The pdf file is here: https://github.com/UglyToad/PdfPig/blob/master/src/UglyToad.PdfPig.Tests/Integration/Documents/Single%20Page%20Simple%20-%20from%20google%20drive.pdf

1
cm operations concatenate to each other, so yes, the factor 0.75 in the first scale operation is still "valid" when the Tf operator is processed. It's not really a conversion; all graphic operations are done using matrices.Jongware
Is there a way to represent the scaling of the font size as a matrix operation, since it's a scalar value it's not possible to multiply it by the matrix? In the example in the question the value of scaleX = 0.75 and the value of scaleY = -0.75 (negative) so it only makes sense to multiply by the X scale but I can't figure out the justification for doing so.Underscore
This is how we ended up calculating point size given the various transformation matrices. github.com/UglyToad/PdfPig/blob/master/src/UglyToad.PdfPig/… I'm still not 100% sure it's correct in every scenario but it seems 'close enough' for most purposes.Underscore

1 Answers

3
votes

First of all, your comparison with other text extractors is based on a misunderstanding:

none of the libraries I checked (PDFBox, iTextSharp, Spire PDF) listed the font size as anything but 21.33.

The "font size" parameter returned by all those libraries simply is the size argument of the Tf instruction, not the effective font size your observe in the final document which you are trying to determine. So your comparison with other libraries does not make sense.
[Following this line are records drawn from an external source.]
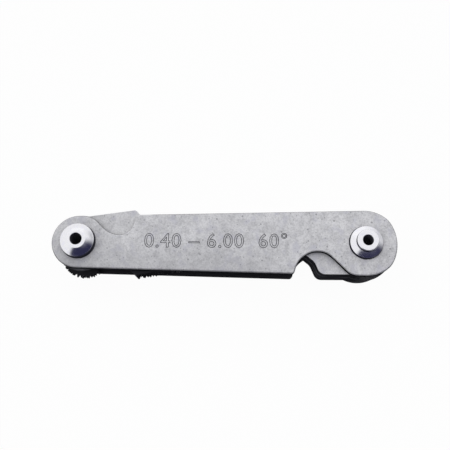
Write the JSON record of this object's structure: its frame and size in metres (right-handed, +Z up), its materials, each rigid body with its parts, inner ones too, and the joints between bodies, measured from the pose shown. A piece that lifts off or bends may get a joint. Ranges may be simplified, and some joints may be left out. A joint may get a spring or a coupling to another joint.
{
  "type": "thread pitch gauge",
  "caption": "Folding screw pitch gauge: tapered steel case of riveted plates with toothed leaves that swing out at both ends to match metric screw threads.",
  "frame": {"origin": "middle of the case in plan, on the surface that the back rivet heads rest on", "axes": "+X along the case towards the big end, +Y across the case, +Z up through the leaf stack towards the front plate"},
  "size_m": [0.088, 0.0179, 0.0144],
  "materials": {
    "plate_steel": "tumbled matte sheet steel",
    "leaf_steel": "stamped sheet steel with a dull face and dark sheared edges",
    "rivet_steel": "polished bright steel"
  },
  "bodies": {
    "case": {"front_plate": "plate_steel", "back_plate": "plate_steel", "small_rivet": "rivet_steel", "small_rivet_cap": "rivet_steel", "big_rivet": "rivet_steel", "big_rivet_cap": "rivet_steel"},
    "leaf_0_40_mm": {"leaf_0_40_mm": "leaf_steel"},
    "leaf_0_45_mm": {"leaf_0_45_mm": "leaf_steel"},
    "leaf_0_50_mm": {"leaf_0_50_mm": "leaf_steel"},
    "leaf_0_60_mm": {"leaf_0_60_mm": "leaf_steel"},
    "leaf_0_70_mm": {"leaf_0_70_mm": "leaf_steel"},
    "leaf_0_75_mm": {"leaf_0_75_mm": "leaf_steel"},
    "leaf_0_80_mm": {"leaf_0_80_mm": "leaf_steel"},
    "leaf_1_00_mm": {"leaf_1_00_mm": "leaf_steel"},
    "leaf_1_25_mm": {"leaf_1_25_mm": "leaf_steel"},
    "leaf_1_50_mm": {"leaf_1_50_mm": "leaf_steel"},
    "leaf_1_75_mm": {"leaf_1_75_mm": "leaf_steel"},
    "leaf_2_00_mm": {"leaf_2_00_mm": "leaf_steel"},
    "leaf_2_50_mm": {"leaf_2_50_mm": "leaf_steel"},
    "leaf_3_00_mm": {"leaf_3_00_mm": "leaf_steel"},
    "leaf_3_50_mm": {"leaf_3_50_mm": "leaf_steel"},
    "leaf_4_00_mm": {"leaf_4_00_mm": "leaf_steel"},
    "leaf_4_50_mm": {"leaf_4_50_mm": "leaf_steel"},
    "leaf_5_00_mm": {"leaf_5_00_mm": "leaf_steel"},
    "leaf_5_50_mm": {"leaf_5_50_mm": "leaf_steel"},
    "leaf_6_00_mm": {"leaf_6_00_mm": "leaf_steel"}
  },
  "joints": [
    {"name": "swing_0_40_mm", "type": "hinge", "parent": "case", "child": "leaf_0_40_mm", "pos_m": [-0.03715, 0, 0.00722], "axis": [0, 0, 1], "range_deg": [-180, 0]},
    {"name": "swing_0_45_mm", "type": "hinge", "parent": "case", "child": "leaf_0_45_mm", "pos_m": [-0.03715, 0, 0.00722], "axis": [0, 0, 1], "range_deg": [-180, 0]},
    {"name": "swing_0_50_mm", "type": "hinge", "parent": "case", "child": "leaf_0_50_mm", "pos_m": [-0.03715, 0, 0.00722], "axis": [0, 0, 1], "range_deg": [-180, 0]},
    {"name": "swing_0_60_mm", "type": "hinge", "parent": "case", "child": "leaf_0_60_mm", "pos_m": [-0.03715, 0, 0.00722], "axis": [0, 0, 1], "range_deg": [-180, 0]},
    {"name": "swing_0_70_mm", "type": "hinge", "parent": "case", "child": "leaf_0_70_mm", "pos_m": [-0.03715, 0, 0.00722], "axis": [0, 0, 1], "range_deg": [-180, 0]},
    {"name": "swing_0_75_mm", "type": "hinge", "parent": "case", "child": "leaf_0_75_mm", "pos_m": [-0.03715, 0, 0.00722], "axis": [0, 0, 1], "range_deg": [-180, 0]},
    {"name": "swing_0_80_mm", "type": "hinge", "parent": "case", "child": "leaf_0_80_mm", "pos_m": [-0.03715, 0, 0.00722], "axis": [0, 0, 1], "range_deg": [-180, 0]},
    {"name": "swing_1_00_mm", "type": "hinge", "parent": "case", "child": "leaf_1_00_mm", "pos_m": [-0.03715, 0, 0.00722], "axis": [0, 0, 1], "range_deg": [-180, 0]},
    {"name": "swing_1_25_mm", "type": "hinge", "parent": "case", "child": "leaf_1_25_mm", "pos_m": [-0.03715, 0, 0.00722], "axis": [0, 0, 1], "range_deg": [-180, 0]},
    {"name": "swing_1_50_mm", "type": "hinge", "parent": "case", "child": "leaf_1_50_mm", "pos_m": [-0.03715, 0, 0.00722], "axis": [0, 0, 1], "range_deg": [-180, 0]},
    {"name": "swing_1_75_mm", "type": "hinge", "parent": "case", "child": "leaf_1_75_mm", "pos_m": [0.03595, 0, 0.00722], "axis": [0, 0, 1], "range_deg": [-180, 0]},
    {"name": "swing_2_00_mm", "type": "hinge", "parent": "case", "child": "leaf_2_00_mm", "pos_m": [0.03595, 0, 0.00722], "axis": [0, 0, 1], "range_deg": [-180, 0]},
    {"name": "swing_2_50_mm", "type": "hinge", "parent": "case", "child": "leaf_2_50_mm", "pos_m": [0.03595, 0, 0.00722], "axis": [0, 0, 1], "range_deg": [-180, 0]},
    {"name": "swing_3_00_mm", "type": "hinge", "parent": "case", "child": "leaf_3_00_mm", "pos_m": [0.03595, 0, 0.00722], "axis": [0, 0, 1], "range_deg": [-180, 0]},
    {"name": "swing_3_50_mm", "type": "hinge", "parent": "case", "child": "leaf_3_50_mm", "pos_m": [0.03595, 0, 0.00722], "axis": [0, 0, 1], "range_deg": [-180, 0]},
    {"name": "swing_4_00_mm", "type": "hinge", "parent": "case", "child": "leaf_4_00_mm", "pos_m": [0.03595, 0, 0.00722], "axis": [0, 0, 1], "range_deg": [-180, 0]},
    {"name": "swing_4_50_mm", "type": "hinge", "parent": "case", "child": "leaf_4_50_mm", "pos_m": [0.03595, 0, 0.00722], "axis": [0, 0, 1], "range_deg": [-180, 0]},
    {"name": "swing_5_00_mm", "type": "hinge", "parent": "case", "child": "leaf_5_00_mm", "pos_m": [0.03595, 0, 0.00722], "axis": [0, 0, 1], "range_deg": [-180, 0]},
    {"name": "swing_5_50_mm", "type": "hinge", "parent": "case", "child": "leaf_5_50_mm", "pos_m": [0.03595, 0, 0.00722], "axis": [0, 0, 1], "range_deg": [-180, 0]},
    {"name": "swing_6_00_mm", "type": "hinge", "parent": "case", "child": "leaf_6_00_mm", "pos_m": [0.03595, 0, 0.00722], "axis": [0, 0, 1], "range_deg": [-180, 0]}
  ]
}
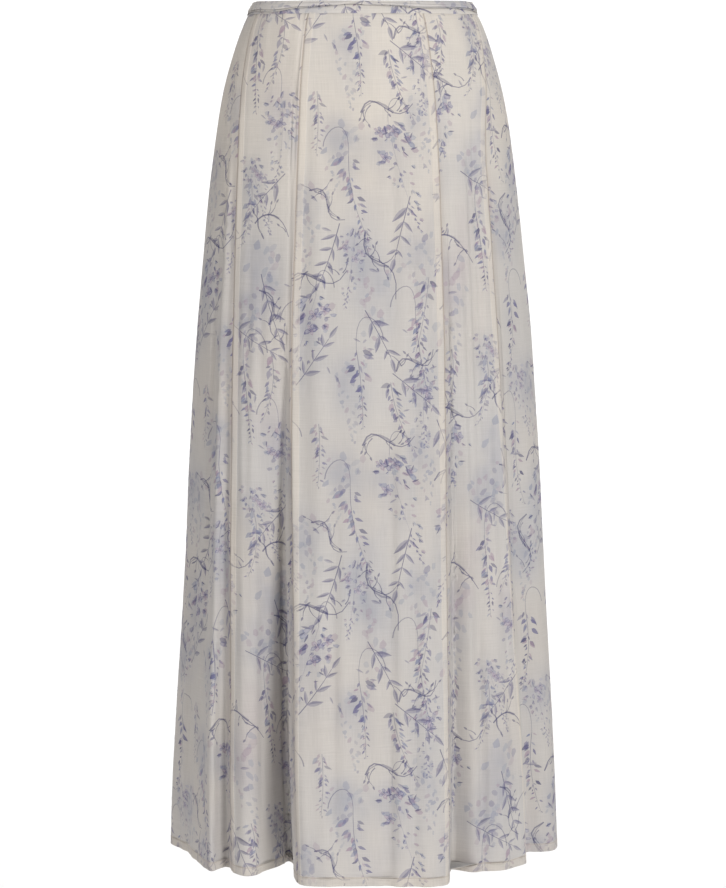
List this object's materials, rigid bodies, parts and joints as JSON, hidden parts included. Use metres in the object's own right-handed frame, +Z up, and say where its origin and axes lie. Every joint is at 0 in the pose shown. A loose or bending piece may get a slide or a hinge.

Now, concerning your approach:

In order to convert from this font size back to points I was intending to use the scale (y) of the cm operator making the point size:

21.33 * 0.75 = 15.9975

While some libraries call it so, calling the fourth cm parameter "scale (y)" is misleading. E.g. in case of text rotated by 90° it usually is null while the graphic representation usually is not reduced to zero height.

Thus, merely using the "scale (y)" parameter does not work, you have to take the whole transformation into account.


Eventually let's discuss what you actually are after.

As long as the combined transformation matrix (current transformation matrix + text matrix + horizontal scaling) is orthogonal and text lines are following this orthogonality, the meaning of your notion of font size is fairly obvious.

But as soon as there is a shearing in that combined matrix, the meaning of "font size" is not obvious anymore.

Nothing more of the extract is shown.